SET PROBLEM
Make an exact copy of all the data.

─── DATA EXCERPT

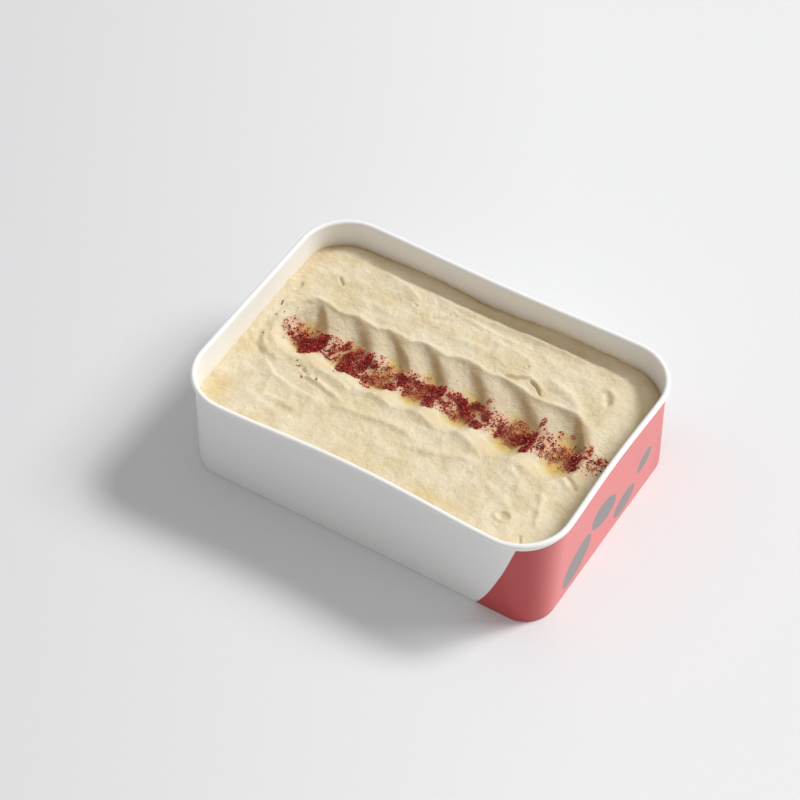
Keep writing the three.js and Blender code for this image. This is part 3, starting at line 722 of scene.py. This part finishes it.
def make_floor():
    corners = [(x * FLOOR_HALF, y * FLOOR_HALF, 0) for x, y in ((-1, -1), (1, -1), (1, 1), (-1, 1))]
    floor = make_object("floor", corners, [(0, 1, 2, 3)])
    shader = Shader("floor_card")
    place = shader.place()
    sideways = shader.add("ShaderNodeVectorMath", {0: place, 1: FLOOR_TO_RIGHT}, operation="DOT_PRODUCT")
    # Painted falloff of the light: the card darkens towards the left
    across = shader.ramp(sideways.outputs["Value"], *FLOOR_LIGHT_FALLOFF, kind="LINEAR")
    base = shader.mix(across, colour(*FLOOR_LEFT_COLOUR), colour(*FLOOR_RIGHT_COLOUR))
    fleck = shader.ramp(shader.noise(place, 0.6, 4.0, 0.7), 0.35, 0.65, FLECK_DARKEST, 1.0)
    grey = shader.add("ShaderNodeCombineColor", {0: fleck, 1: fleck, 2: fleck}).outputs[0]
    base = shader.mix(1.0, base, grey, "MULTIPLY")
    shader.principled({"Base Color": base, "Roughness": 0.85, "Specular IOR Level": 0.2})
    floor.data.materials.append(shader.material)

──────

TASK SOLUTION
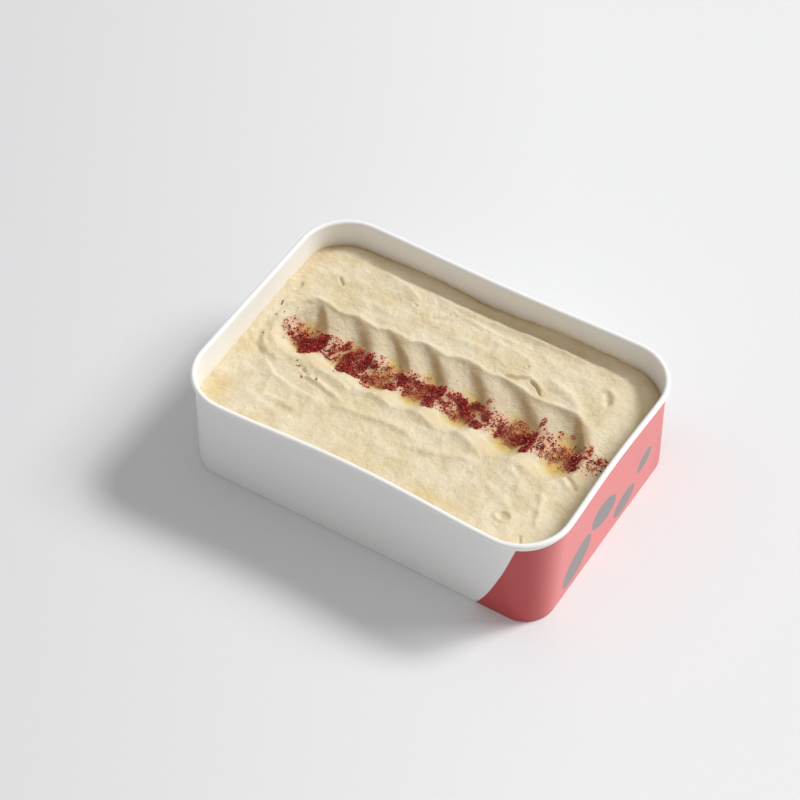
Keep writing the three.js and Blender code for this image. This is part 3, starting at line 722 of scene.py. This part finishes it.
def make_floor():
    corners = [(x * FLOOR_HALF, y * FLOOR_HALF, 0) for x, y in ((-1, -1), (1, -1), (1, 1), (-1, 1))]
    floor = make_object("floor", corners, [(0, 1, 2, 3)])
    shader = Shader("floor_card")
    place = shader.place()
    sideways = shader.add("ShaderNodeVectorMath", {0: place, 1: FLOOR_TO_RIGHT}, operation="DOT_PRODUCT")
    # Painted falloff of the light: the card darkens towards the left
    across = shader.ramp(sideways.outputs["Value"], *FLOOR_LIGHT_FALLOFF, kind="LINEAR")
    base = shader.mix(across, colour(*FLOOR_LEFT_COLOUR), colour(*FLOOR_RIGHT_COLOUR))
    fleck = shader.ramp(shader.noise(place, 0.6, 4.0, 0.7), 0.35, 0.65, FLECK_DARKEST, 1.0)
    grey = shader.add("ShaderNodeCombineColor", {0: fleck, 1: fleck, 2: fleck}).outputs[0]
    base = shader.mix(1.0, base, grey, "MULTIPLY")
    shader.principled({"Base Color": base, "Roughness": 0.85, "Specular IOR Level": 0.2})
    floor.data.materials.append(shader.material)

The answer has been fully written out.